The Rational Ref
PUBLISHED : Thursday, 10 April, 2014, 8:51pm
UPDATED : Thursday, 10 April, 2014, 8:51pm

The truth, as told by Obi-Wan Kenobi

Star Wars parable helps explain how players, managers and fans can sometimes be ledto the dark side

BIO

William Lai is a qualified soccer referee, instructor and assessor, and has also officiated in England and Australia. As an educator, scientist and social scientist, he is also interested in human behaviour which is why his column offers an alternative and rational commentary of what happens on and off the pitch.
 

Obi-Wan Kenobi, of Star Wars renown, showed he would have been an out-of-this-world referee master when he calmly and knowingly said: "Luke, you're going to find that many of the truths we cling to depend greatly on our own point of view. What I told you was the truth from a certain point of view."

Although Luke Skywalker felt incredulous, after having initially been told that Darth Vader had killed his father then later discovered they were in fact the same person, he reluctantly accepted wise old Ben Kenobi's viewpoint.

By not lashing out, the young Skywalker is to be commended for controlling his emotions and accepting the unpleasant and subjective truth.

Ronaldo's negative emotions have led him towards the dark side, just as many players, managers and fans are also led
William Lai

In contrast, soccer players, managers and fans who cannot manage their emotions find themselves easily turned to the dark side.

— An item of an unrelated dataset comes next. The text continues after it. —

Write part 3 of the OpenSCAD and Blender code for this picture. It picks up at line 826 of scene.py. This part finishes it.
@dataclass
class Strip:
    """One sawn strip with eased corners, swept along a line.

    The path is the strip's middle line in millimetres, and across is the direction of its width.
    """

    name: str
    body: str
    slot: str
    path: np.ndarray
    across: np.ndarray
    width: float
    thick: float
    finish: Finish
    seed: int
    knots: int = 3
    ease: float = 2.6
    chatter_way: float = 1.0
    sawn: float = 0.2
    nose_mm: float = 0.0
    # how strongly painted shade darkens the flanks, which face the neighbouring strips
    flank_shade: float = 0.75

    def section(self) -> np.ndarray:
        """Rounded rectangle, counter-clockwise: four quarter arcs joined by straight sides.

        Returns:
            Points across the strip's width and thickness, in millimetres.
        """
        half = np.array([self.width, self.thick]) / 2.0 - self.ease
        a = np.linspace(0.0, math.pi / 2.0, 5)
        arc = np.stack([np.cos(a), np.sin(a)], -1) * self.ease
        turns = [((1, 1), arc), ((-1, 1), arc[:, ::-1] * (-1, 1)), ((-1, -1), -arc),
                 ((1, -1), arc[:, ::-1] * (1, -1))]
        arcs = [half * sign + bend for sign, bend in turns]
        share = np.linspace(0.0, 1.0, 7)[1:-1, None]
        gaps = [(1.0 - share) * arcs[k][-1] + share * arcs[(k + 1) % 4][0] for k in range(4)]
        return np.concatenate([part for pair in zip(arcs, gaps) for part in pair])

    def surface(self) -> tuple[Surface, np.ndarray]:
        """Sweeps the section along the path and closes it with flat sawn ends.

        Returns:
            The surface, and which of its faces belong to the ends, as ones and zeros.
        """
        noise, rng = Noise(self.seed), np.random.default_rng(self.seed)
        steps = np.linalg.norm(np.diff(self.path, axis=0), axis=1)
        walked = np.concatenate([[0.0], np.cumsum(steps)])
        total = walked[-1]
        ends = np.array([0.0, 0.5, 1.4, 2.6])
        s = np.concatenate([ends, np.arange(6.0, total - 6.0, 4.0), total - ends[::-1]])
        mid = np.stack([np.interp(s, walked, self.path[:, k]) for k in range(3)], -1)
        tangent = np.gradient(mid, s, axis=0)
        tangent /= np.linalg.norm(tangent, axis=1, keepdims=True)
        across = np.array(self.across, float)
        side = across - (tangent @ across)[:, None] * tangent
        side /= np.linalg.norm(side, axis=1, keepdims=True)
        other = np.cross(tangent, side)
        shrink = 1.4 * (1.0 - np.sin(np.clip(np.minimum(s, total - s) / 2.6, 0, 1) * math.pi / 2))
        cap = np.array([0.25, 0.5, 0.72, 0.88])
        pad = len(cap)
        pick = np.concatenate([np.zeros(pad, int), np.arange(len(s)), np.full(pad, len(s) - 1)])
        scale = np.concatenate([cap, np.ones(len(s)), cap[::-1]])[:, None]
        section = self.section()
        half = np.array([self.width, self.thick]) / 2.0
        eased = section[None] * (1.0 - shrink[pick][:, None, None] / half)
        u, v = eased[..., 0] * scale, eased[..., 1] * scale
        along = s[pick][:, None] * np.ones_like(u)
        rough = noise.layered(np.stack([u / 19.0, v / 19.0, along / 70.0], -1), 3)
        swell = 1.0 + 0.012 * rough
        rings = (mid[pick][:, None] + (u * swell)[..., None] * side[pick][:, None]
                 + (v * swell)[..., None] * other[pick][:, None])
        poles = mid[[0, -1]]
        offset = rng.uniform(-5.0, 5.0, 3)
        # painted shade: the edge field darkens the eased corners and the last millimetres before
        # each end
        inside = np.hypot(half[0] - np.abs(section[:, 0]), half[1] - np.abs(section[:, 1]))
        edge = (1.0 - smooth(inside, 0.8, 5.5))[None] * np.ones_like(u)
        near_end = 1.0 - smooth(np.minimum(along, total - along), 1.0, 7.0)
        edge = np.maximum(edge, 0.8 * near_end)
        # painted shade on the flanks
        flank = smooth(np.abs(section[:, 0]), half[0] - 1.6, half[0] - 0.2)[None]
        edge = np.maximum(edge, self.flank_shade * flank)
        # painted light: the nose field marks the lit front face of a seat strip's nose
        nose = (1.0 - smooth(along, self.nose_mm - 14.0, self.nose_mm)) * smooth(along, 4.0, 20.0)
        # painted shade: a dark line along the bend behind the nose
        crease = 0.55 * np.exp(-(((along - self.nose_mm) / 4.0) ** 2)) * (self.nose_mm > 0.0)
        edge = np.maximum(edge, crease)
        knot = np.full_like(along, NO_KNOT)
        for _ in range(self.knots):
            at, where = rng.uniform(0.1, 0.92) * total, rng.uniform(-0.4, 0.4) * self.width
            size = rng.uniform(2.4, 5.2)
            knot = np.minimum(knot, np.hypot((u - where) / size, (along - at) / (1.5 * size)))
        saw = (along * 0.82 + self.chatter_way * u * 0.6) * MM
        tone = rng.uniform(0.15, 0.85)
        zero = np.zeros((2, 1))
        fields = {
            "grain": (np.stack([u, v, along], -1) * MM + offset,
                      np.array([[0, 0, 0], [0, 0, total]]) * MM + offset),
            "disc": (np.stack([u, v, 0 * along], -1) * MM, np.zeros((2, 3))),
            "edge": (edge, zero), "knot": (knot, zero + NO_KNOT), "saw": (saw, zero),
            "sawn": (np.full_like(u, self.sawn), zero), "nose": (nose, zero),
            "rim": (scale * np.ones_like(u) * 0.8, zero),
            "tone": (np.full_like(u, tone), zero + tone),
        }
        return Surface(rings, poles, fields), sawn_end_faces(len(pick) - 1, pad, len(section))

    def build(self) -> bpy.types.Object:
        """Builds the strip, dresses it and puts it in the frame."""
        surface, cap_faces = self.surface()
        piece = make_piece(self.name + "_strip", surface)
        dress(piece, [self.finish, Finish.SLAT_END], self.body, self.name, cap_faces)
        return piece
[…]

For example, Fifa Ballon d'Or winner Cristiano Ronaldo showed his anger by lashing out at referee Alberto Undiano after his team lost the recent Clasico encounter.

Undiano awarded three penalties during Barcelona's 4-3 win at the Bernabeu - two for the Catalans and one for Real Madrid - and sent off Real captain Sergio Ramos in the second half following his foul on Neymar inside the area.

Of those major decisions, the only incorrect one was the penalty awarded to Real Madrid, which Ronaldo won and converted. Video replays revealed it was a foul that occurred just outside the penalty area.

Therefore, although Ronaldo and Real Madrid benefited from an incorrect refereeing decision, as losers they still complained at what they perceived to be unfair and biased refereeing.

"The referee made a lot of mistakes. We needed to have a referee who was up to the level of the match. I don't want to justify the result, but he was poor," said Ronaldo.

Furthermore, Ronaldo revealed his insecurity by claiming there is an anti-Madrid conspiracy, saying: "There were people who did not want us to win and Barcelona to be left out of the title race. It upsets some when Madrid win. People get envious. The treatment is not the same. People want Barcelona to stay in the title race and that is where they still are."

Ronaldo's negative emotions have led him towards the dark side, just as many players, managers and fans are also led.

In fact, research has shown what match officials have already long known: many players, managers and fans typically have a biased perception of injustice when the referee correctly calls a foul.

This biased perception of injustice, and the culture of complaining about referees, cuts across many sports.

Even reader Nigel Bruce wrote in this paper's opinion page last week about his views of injustice during the Hong Kong Rugby Sevens.

Bruce made a comment about the unfairness of some teams who have a practice of "penalty kicking for touch" even though this is within the rules. However, he lays the blame on officialdom. He also criticised rugby referees for being overzealous when "lecturing players at each phase of the breakdown".

It could be argued that players who penalty kick into touch are overzealous in playing by the rules, so why only have a go at referees for closely following the rules?

Also, referees - whether in rugby or soccer - who do not communicate with players are criticised for being too aloof and out of touch.

So when they do communicate, critics like Bruce pop up and argue they don't want match officials to talk with players. With cynics like Bruce who never seem satisfied unless they find a way to complain, referees just cannot get a break.

In summary, players, managers and fans - no matter how incredulous the truth may appear to them - must accept the referee's point of view. This is because on the pitch, the referee's point of view is the only "truth" that counts.

A Final Note: The FA's goal decision system, which was introduced at the start of this season, finally proved its worth last weekend during the Aston Villa and Fulham match.

At 1-1, Fulham had a chance to take the lead when Lewis Holtby appeared to have scored before Villa's Matthew Lowton cleared the ball from the goal.

The GDS, swiftly and accurately, showed the whole of the ball did not cross the goal line, with about 1mm still inside the pitch.

Uefa has long opposed goal-line technology and instead continues to champion the use of additional assistant referees stationed nearby on the goal line.

Had the EPL adopted Uefa's futile stance in using extra staff they would have been ineffective as Lowton's body would have blocked the view, thereby ensuring controversy would continue to blight the game.

Furthermore, even if somehow the match officials were able to see the ball through Lowton's body, it is a basic fact that the human eye is just not precise enough to be able to determine whether the whole ball had crossed the line compared with goal-line technology.

How long before Uefa's technophobia crumbles?